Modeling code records
════════

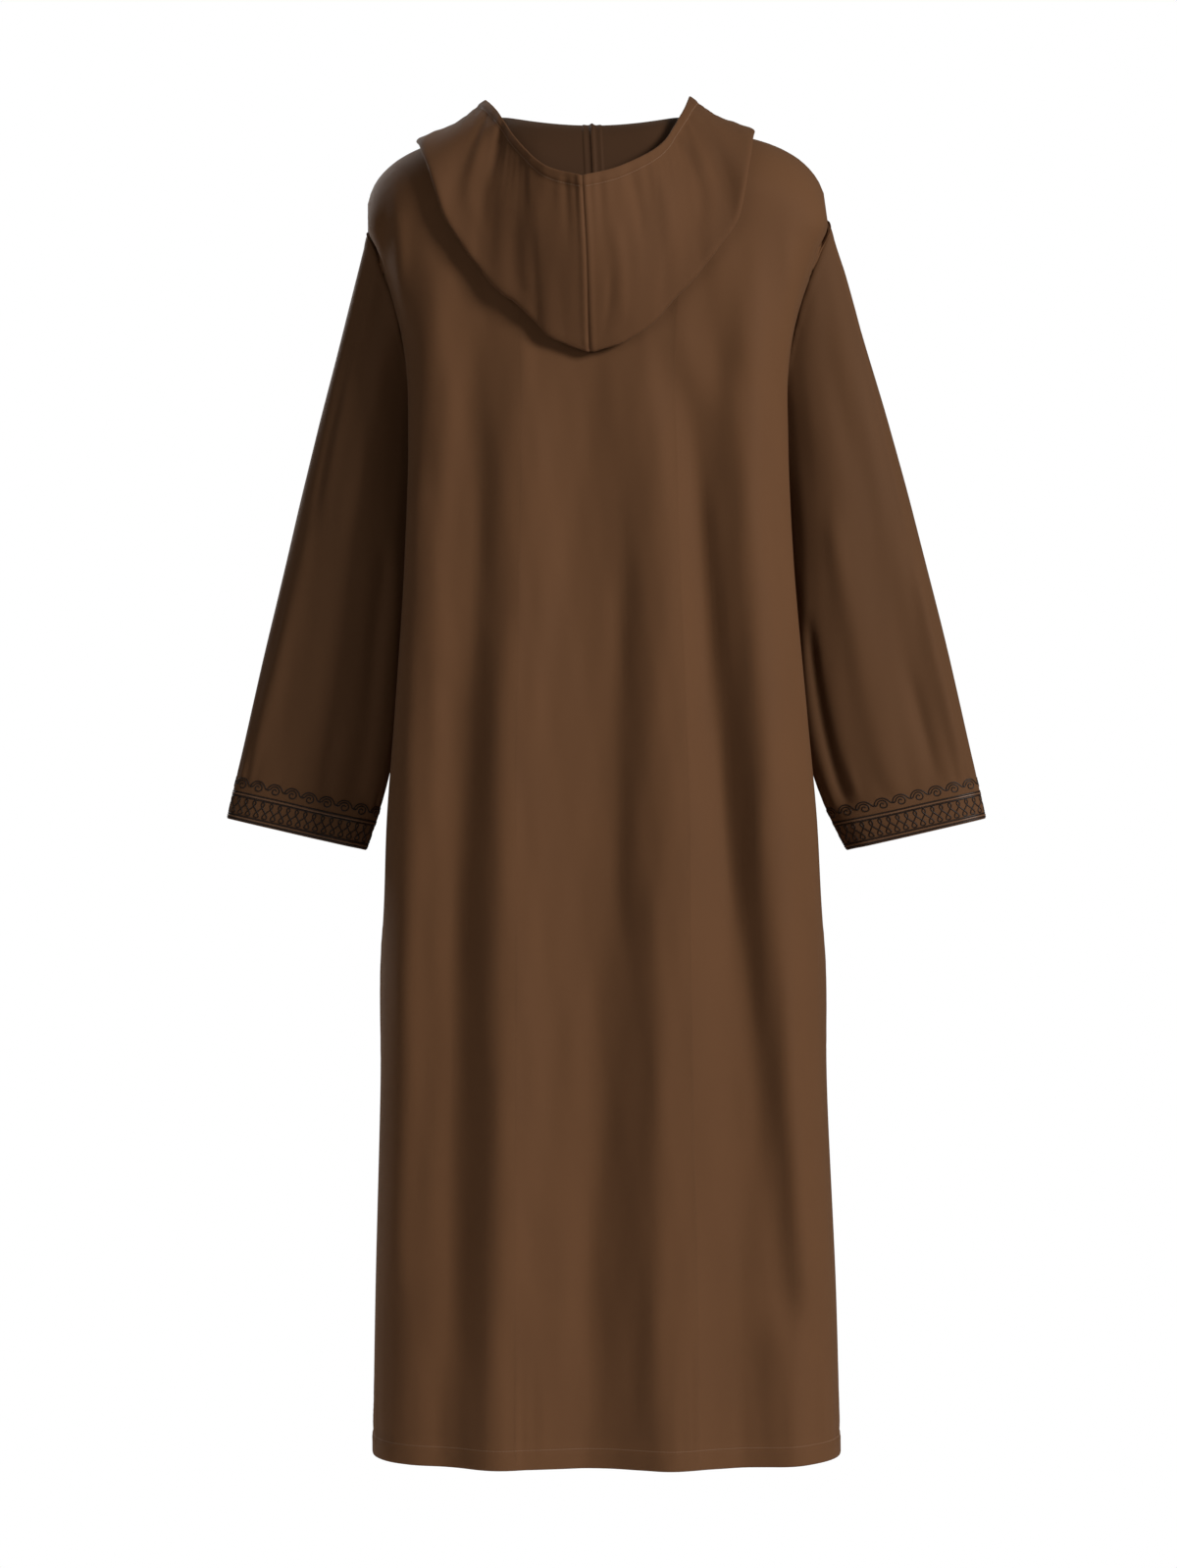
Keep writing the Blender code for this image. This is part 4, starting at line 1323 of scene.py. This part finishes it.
@dataclass
class HoodHalf:
    """Half of the hood: from the neck seam it stands up, lies back on the robe, folds, and comes up again
    to the turned edge of the face opening."""

    side: Side
    form: BodyForm
    finishes: Finishes
    columns: int = 176
    even_rows: int = 128
    samples: int = 900
    gap: float = 0.0050
    stand: float = 0.014
    fold: float = 0.011
    outer: float = 0.019
    loft: float = 0.005
    flat_place: tuple[float, float] = (0.50, 0.15)
    flat_layers: float = 0.58
    flat_gap: float = 0.10
    billow: float = 0.014
    # how much the billow loses, from which station, and over how many
    billow_turn: tuple[float, float, float] = (1.3, 0.33, 0.18)
    swing: float = 0.013
    # where the cloth bends up off the shoulder: station, width, share of the loft
    bends: tuple[tuple[float, float, float], ...] = ((0.44, 0.09, 1.0), (0.76, 0.12, 0.6))
    calm: float = 0.45
    calm_start: float = 0.6
    lie_places: tuple[float, ...] = (0.12, 0.28, 0.52, 0.78)
    outer_place: float = 0.94
    turn_place: float = 0.95
    station_gather: float = 0.55
    inner_share: float = 0.42
    # the seam allowance beside the centre seam: its step down, its width, and the width of that step
    allowance: tuple[float, float, float] = (0.0009, 0.0105, 0.0018)
    ripple: float = 0.0006
    rim_seam: float = 0.5
    seam_calm: float = 0.004
    thickness: float = 0.0010
    hem: Hem = Hem(turning=0.0112, row_step=0.0014, stitch_pitch=0.0030, stitch_length=0.0021)
    seam: Seam = Seam(depth=0.0016, width=0.0018, swelling=0.0005)

    @property
    def node(self) -> str:
        """The CAD node that the half stands for."""
        return "hood_" + self.side.name.lower()

    def laid_back(self, share: Array, over: Array, height: Array) -> Array:
        """Points at a height over the back, so far over the shoulder along the cloth.

        Args:
            share: place across.
            over: length of cloth from the shoulder line.
            height: over the back.

        Returns:
            The points.
        """
        form = self.form
        neck = np.clip(1 - share / form.neck_share, 0, 1)
        radius = form.top_round + (form.neck_round - form.top_round) * ease(2 * neck)
        turn = np.minimum(over / radius, np.pi / 2)
        below = radius * (1 - np.cos(turn)) + np.maximum(over - radius * np.pi / 2, 0)
        point = form.point(share, self.side, Face.BACK, below)
        return point + form.normal(share, self.side, Face.BACK, below) * height

    def laid_front(self, share: Array, depth: Array, height: Array) -> Array:
        """Points at a height over the front, so far forward of the origin; how far down that is comes by
        halving.

        Args:
            share: place across.
            depth: how far forward of the origin.
            height: over the front.

        Returns:
            The points.
        """
        form = self.form
        low, high = np.zeros_like(share), np.full_like(share, form.top_round)
        for _ in range(24):
            middle = (low + high) / 2
            short = form.point(share, self.side, Face.FRONT, middle)[:, 1] > -depth
            low, high = np.where(short, middle, low), np.where(short, high, middle)
        lean = np.clip(depth / SECTIONS.at("front", np.array(0.0)), 0, 1)
        out = np.stack([0 * lean, -lean, np.sqrt(1 - lean**2)], axis=1)
        return form.point(share, self.side, Face.FRONT, low) + out * height

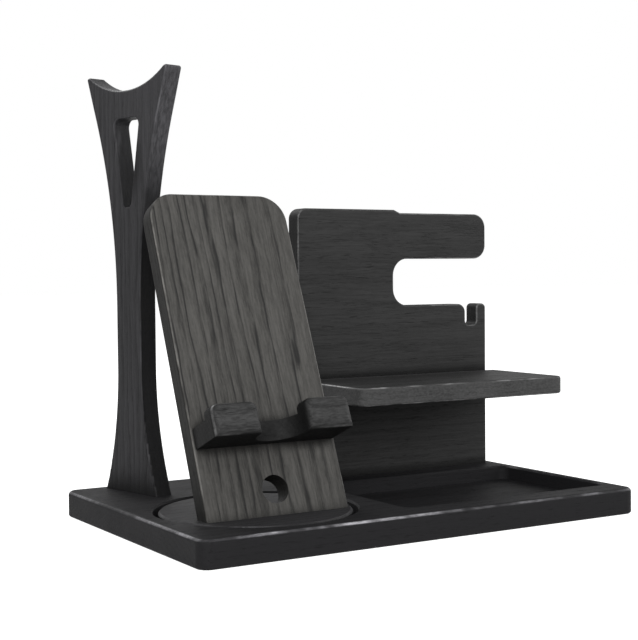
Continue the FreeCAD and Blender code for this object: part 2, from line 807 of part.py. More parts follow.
def wood_screws(label, spots, length):
    """Countersunk wood screws driven along +Z, their heads sunk below the entry face."""
    pieces = []
    shank_start = S.screw_inset + screw_head_height
    shank_length = length - screw_head_height - S.screw_point
    for x, y in spots:
        head = {"Radius1": S.screw_head_radius, "Radius2": S.screw_radius,
                "Height": screw_head_height}
        shank = {"Radius": S.screw_radius, "Height": shank_length}
        point = {"Radius1": S.screw_radius, "Radius2": 0, "Height": S.screw_point}
        pieces.append(primitive("Cone", label + "_head", head, x, y, S.screw_inset))
        pieces.append(primitive("Cylinder", label + "_shank", shank, x, y, shank_start))
        pieces.append(primitive("Cone", label + "_point", point, x, y,
                                shank_start + shank_length))
    return joined(label, pieces)


def dowels(label, spacing):
    """Two dowels along +Z, one either side of the middle."""
    pin = {"Radius": S.dowel_radius, "Height": S.dowel_length}
    return joined(label, [primitive("Cylinder", label + "_pin", pin, spacing * side, 0, 0)
                          for side in SIDES])


def make_base_screws():
    return wood_screws("base_screws", base_screw_spots, S.base_screw_length)


def make_phone_board_screws():
    node = wood_screws("phone_board_screws", phone_screw_spots, S.phone_screw_length)
    place(node, phone_middle, phone_front, disc_underside)
    return node


def make_ledge_screws():
    """Screws through the phone board's back into the ledge."""
    node = wood_screws("ledge_screws", ledge_screw_spots, S.ledge_screw_length)
    rise = S.phone_ledge_rise
    place(node, phone_middle,
          phone_front + lean_sine * rise + lean_cosine * S.board_thickness,
          disc_top + lean_cosine * rise - lean_sine * S.board_thickness,
          X, -S.phone_lean + RIGHT_ANGLE)
    return node


def make_shelf_screws():
    """Screws through the upright's back into the shelf."""
    spots = [(S.shelf_screw_spacing * side, 0) for side in SIDES]
    node = wood_screws("shelf_screws", spots, S.shelf_screw_length)
    place(node, upright_middle, upright_back, shelf_middle_height, X, RIGHT_ANGLE)
    return node


def make_shelf_dowels():
    node = dowels("shelf_dowels", S.shelf_dowel_spacing)
    place(node, upright_middle, upright_front + S.dowel_in_upright, shelf_middle_height,
          X, RIGHT_ANGLE)
    return node


def make_tablet_ledge_dowels():
    node = dowels("tablet_ledge_dowels", S.tablet_dowel_spacing)
    place(node, upright_middle, upright_back - S.dowel_in_upright, tablet_dowel_height,
          X, -RIGHT_ANGLE)
    return node


# ---- Assembly ---------------------------------------------------------------------------------

NODES = [
    make_base_board(), make_base_screws(),
    make_turntable_disc(), make_glide_washer(), make_pivot_bolt(), make_pivot_insert(),
    make_phone_board(), make_phone_board_screws(), make_phone_ledge(), make_ledge_screws(),
    make_upright_board(), make_glasses_shelf(), make_shelf_screws(), make_shelf_dowels(),
    make_tablet_ledge(), make_tablet_ledge_dowels(), make_headphone_stand(),
]

doc.recompute()
for item in doc.Objects:
    if {"Invalid", "Error"} & set(item.State):
        raise RuntimeError(f"{item.Label} did not build: {item.State}")
os.makedirs("parts", exist_ok=True)
for node in NODES:
    if node.Shape.isNull() or not node.Shape.isValid():
        raise RuntimeError(f"{node.Label} has no valid shape")
for node in NODES:
    node.Shape.exportStep(f"parts/{node.Label}.step")
    box = node.Shape.BoundBox
    print(f"{node.Label}: {len(node.Shape.Solids)} solids, {node.Shape.Volume:.0f} mm3,"
          f" x {box.XMin:.2f} {box.XMax:.2f} y {box.YMin:.2f} {box.YMax:.2f}"
          f" z {box.ZMin:.2f} {box.ZMax:.2f}")
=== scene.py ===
"""Looks of the desk docking station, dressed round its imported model. Lengths are in metres."""
import math

import bmesh
import bpy
from mathutils import Matrix, Vector


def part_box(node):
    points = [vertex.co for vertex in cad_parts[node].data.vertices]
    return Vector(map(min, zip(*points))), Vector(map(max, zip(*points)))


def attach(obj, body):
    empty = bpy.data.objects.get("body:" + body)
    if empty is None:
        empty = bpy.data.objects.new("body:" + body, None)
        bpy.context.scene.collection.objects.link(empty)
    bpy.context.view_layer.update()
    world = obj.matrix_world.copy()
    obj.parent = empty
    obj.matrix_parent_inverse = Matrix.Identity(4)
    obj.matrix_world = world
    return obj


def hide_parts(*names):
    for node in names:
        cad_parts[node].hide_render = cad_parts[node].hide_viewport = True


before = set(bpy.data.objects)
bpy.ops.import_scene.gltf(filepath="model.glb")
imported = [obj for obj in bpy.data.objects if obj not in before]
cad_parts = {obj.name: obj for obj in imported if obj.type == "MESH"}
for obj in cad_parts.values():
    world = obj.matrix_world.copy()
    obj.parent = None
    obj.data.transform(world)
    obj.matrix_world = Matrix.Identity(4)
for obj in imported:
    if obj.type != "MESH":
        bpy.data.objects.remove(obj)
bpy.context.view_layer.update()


# ---- Base board --------------------------------------------------------------------------------
# A board of solid open-pored hardwood with the turntable recess and the tray routed into it.
# Its edges are eased by hand, and it is stained black and rubbed with a satin oil, which leaves
# the pores open and the sharpest edges a little paler. Their pale lines stand partly for that
# wear and partly for a painted highlight.
MM = 0.001
ACROSS, AWAY, UP = Vector((1, 0, 0)), Vector((0, 1, 0)), Vector((0, 0, 1))
# Stain colours. Side is the colour of sides, ends and shaded corners: partly stain, partly painted
# shade. Rubbed is the colour of pale eased edges: partly wear, partly a painted highlight.
BLACK_STAIN = {"pore": 0.005, "soft": 0.016, "dense": 0.026, "side": 0.004, "rubbed": 0.14}
VIOLET_CAST = (1.005, 0.988, 1.055)
NO_CAST = (1, 1, 1)

# The marks of the wood: their length along the grain and their size across it, in mm.
SWAY, DRIFT, RIPPLE = (80, 18, 18), (150, 8, 8), (14, 5, 5)
STREAK, PORE, FLECK, FLECKED_PATCH = (30, 2.5, 2.5), (8, 0.45, 0.45), (16, 7, 1.0), (110, 45, 45)
FIBRE_WIDTH, BLOTCH, SPECK, SCRATCH = 1.2, (60, 25, 25), (2.0, 1.2, 1.2), (16, 1.5, 1.5)
PALE_EDGE_STRETCH, PALE_EDGE_SPOT = (22, 22, 22), (5, 1.5, 1.5)
WOOD_RELIEF = 0.12 * MM


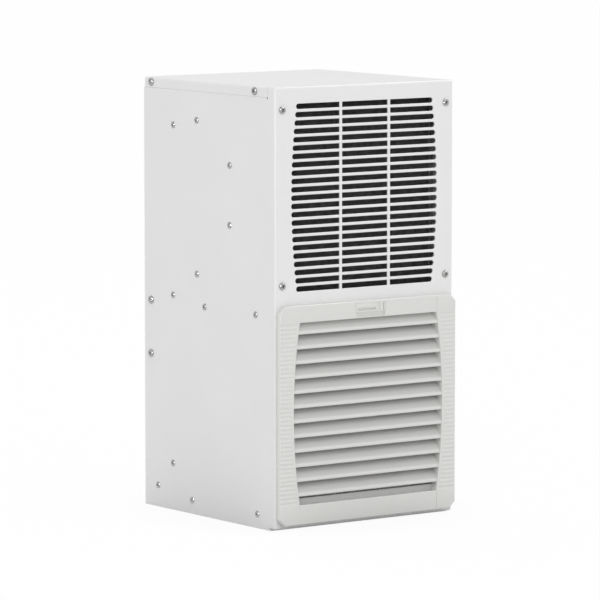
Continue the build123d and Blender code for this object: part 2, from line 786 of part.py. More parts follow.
def blade_wall(shift):
    """One side of an impeller blade: from the eye out to the rim, bent and swept back."""
    eye_end = Vector(fan_eye / 2 + fan_plate, 0)
    rim_end = Vector(fan_outer / 2, 0).rotate(Axis.Z, fan_blade_sweep)
    outward = (rim_end - eye_end).normalized().cross(Vector(0, 0, 1))
    middle = (eye_end + rim_end) / 2 + outward * fan_blade_bow
    return [point - outward * shift for point in (eye_end, middle, rim_end)]


with BuildSketch() as fan_blade:
    with BuildLine():
        upper_wall = Polyline(*blade_wall(0))
        lower_wall = Polyline(*blade_wall(fan_plate))
        Line(upper_wall @ 0, lower_wall @ 0)
        Line(upper_wall @ 1, lower_wall @ 1)
    make_face()

with BuildPart() as fan_impeller:
    with BuildSketch(Plane.XZ.offset(-impeller_front_y)):
        with Locations((0, intake_centre_z)):
            RegularPolygon(fan_outer / 2, round_sides, major_radius=False)
    extrude(amount=-fan_plate)
    with BuildSketch(Plane.XZ.offset(-impeller_rear_y)):
        with Locations((0, intake_centre_z)):
            RegularPolygon(fan_outer / 2, round_sides, major_radius=False)
            RegularPolygon(fan_eye / 2, round_sides, major_radius=False, mode=Mode.SUBTRACT)
    extrude(amount=fan_plate)
    with BuildSketch(Plane.XZ.offset(-impeller_front_y - fan_plate / 2)):
        with Locations((0, intake_centre_z)):
            with PolarLocations(0, fan_blades):
                add(fan_blade.sketch)
    extrude(amount=-(impeller_rear_y - impeller_front_y - fan_plate))
fan_impeller.part.label = "fan_impeller"
export_step(fan_impeller.part, "parts/fan_impeller.step")

with BuildPart() as intake_nozzle:
    with BuildSketch(Plane.XZ.offset(-rear_y + sheet)):
        with Locations((0, intake_centre_z)):
            Rectangle(nozzle_plate, nozzle_plate)
            RegularPolygon(
                nozzle_radius - fan_plate, round_sides, major_radius=False, mode=Mode.SUBTRACT
            )
    extrude(amount=fan_plate)
    with BuildSketch(Plane.XZ.offset(-rear_y + sheet)):
        with Locations((0, intake_centre_z)):
            RegularPolygon(nozzle_radius, round_sides, major_radius=False)
            RegularPolygon(
                nozzle_radius - fan_plate, round_sides, major_radius=False, mode=Mode.SUBTRACT
            )
    extrude(amount=nozzle_length)
intake_nozzle.part.label = "intake_nozzle"
export_step(intake_nozzle.part, "parts/intake_nozzle.step")

# Supply socket in the lower rear pan
with BuildPart() as supply_socket:
    with BuildSketch(Plane.XZ.offset(-rear_y)):
        with Locations((socket_centre_x, socket_centre_z)):
            Rectangle(socket_width + 2 * sheet, socket_height + 2 * sheet)
    extrude(amount=-sheet)
    with BuildSketch(Plane.XZ.offset(-rear_y)):
        with Locations((socket_centre_x, socket_centre_z)):
            Rectangle(socket_width - 2 * fit_clearance, socket_height - 2 * fit_clearance)
    extrude(amount=rear_flange - inner_flange)
    with BuildSketch(Plane.XZ.offset(-rear_y - sheet)):
        with Locations((socket_centre_x, socket_centre_z)):
            Rectangle(socket_width - 4 * sheet, socket_height - 4 * sheet)
    extrude(amount=inner_flange, mode=Mode.SUBTRACT)
supply_socket.part.label = "supply_socket"
export_step(supply_socket.part, "parts/supply_socket.step")
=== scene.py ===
import json
from math import cos, dist, pi, radians, sin, sqrt, tan

import bmesh
import bpy
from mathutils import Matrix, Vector
from mathutils.geometry import delaunay_2d_cdt


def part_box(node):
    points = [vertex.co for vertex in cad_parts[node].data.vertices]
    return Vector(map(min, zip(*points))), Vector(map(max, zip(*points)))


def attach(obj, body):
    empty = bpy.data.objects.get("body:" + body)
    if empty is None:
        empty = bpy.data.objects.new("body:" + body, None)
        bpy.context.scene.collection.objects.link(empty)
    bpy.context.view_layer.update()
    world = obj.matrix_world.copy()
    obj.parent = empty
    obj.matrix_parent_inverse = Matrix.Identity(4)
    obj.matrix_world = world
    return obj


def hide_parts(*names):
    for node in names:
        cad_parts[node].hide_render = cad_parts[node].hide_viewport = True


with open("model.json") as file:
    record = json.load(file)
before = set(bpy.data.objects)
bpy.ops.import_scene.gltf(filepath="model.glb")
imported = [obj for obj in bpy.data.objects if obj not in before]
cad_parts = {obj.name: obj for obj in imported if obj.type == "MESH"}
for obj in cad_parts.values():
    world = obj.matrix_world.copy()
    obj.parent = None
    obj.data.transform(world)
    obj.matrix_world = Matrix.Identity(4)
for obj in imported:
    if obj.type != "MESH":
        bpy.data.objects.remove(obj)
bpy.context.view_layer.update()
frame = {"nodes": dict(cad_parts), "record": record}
slot_of = {part["node"]: part["material_slot"] for part in frame["record"]["subparts"]}

mm = 0.001

# Sizes shared with the CAD part, in millimetres
front_y = -129.75
rear_y = 134.25
cover_front_y = -138.25
half_width = 127.5
housing_height = 508


# Materials

materials = {}
cover_grey = (0.635, 0.635, 0.618)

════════

» **Direction**
Print only the run of lines that begins with the line containing "extrude(amount=-sheet)" and ends with the line containing "for part in", both included, exactly as they read.

» **Complete response**
    extrude(amount=-sheet)
    with BuildSketch(Plane.XZ.offset(-rear_y)):
        with Locations((socket_centre_x, socket_centre_z)):
            Rectangle(socket_width - 2 * fit_clearance, socket_height - 2 * fit_clearance)
    extrude(amount=rear_flange - inner_flange)
    with BuildSketch(Plane.XZ.offset(-rear_y - sheet)):
        with Locations((socket_centre_x, socket_centre_z)):
            Rectangle(socket_width - 4 * sheet, socket_height - 4 * sheet)
    extrude(amount=inner_flange, mode=Mode.SUBTRACT)
supply_socket.part.label = "supply_socket"
export_step(supply_socket.part, "parts/supply_socket.step")
=== scene.py ===
import json
from math import cos, dist, pi, radians, sin, sqrt, tan

import bmesh
import bpy
from mathutils import Matrix, Vector
from mathutils.geometry import delaunay_2d_cdt


def part_box(node):
    points = [vertex.co for vertex in cad_parts[node].data.vertices]
    return Vector(map(min, zip(*points))), Vector(map(max, zip(*points)))


def attach(obj, body):
    empty = bpy.data.objects.get("body:" + body)
    if empty is None:
        empty = bpy.data.objects.new("body:" + body, None)
        bpy.context.scene.collection.objects.link(empty)
    bpy.context.view_layer.update()
    world = obj.matrix_world.copy()
    obj.parent = empty
    obj.matrix_parent_inverse = Matrix.Identity(4)
    obj.matrix_world = world
    return obj


def hide_parts(*names):
    for node in names:
        cad_parts[node].hide_render = cad_parts[node].hide_viewport = True


with open("model.json") as file:
    record = json.load(file)
before = set(bpy.data.objects)
bpy.ops.import_scene.gltf(filepath="model.glb")
imported = [obj for obj in bpy.data.objects if obj not in before]
cad_parts = {obj.name: obj for obj in imported if obj.type == "MESH"}
for obj in cad_parts.values():
    world = obj.matrix_world.copy()
    obj.parent = None
    obj.data.transform(world)
    obj.matrix_world = Matrix.Identity(4)
for obj in imported:
    if obj.type != "MESH":
        bpy.data.objects.remove(obj)
bpy.context.view_layer.update()
frame = {"nodes": dict(cad_parts), "record": record}
slot_of = {part["node"]: part["material_slot"] for part in frame["record"]["subparts"]}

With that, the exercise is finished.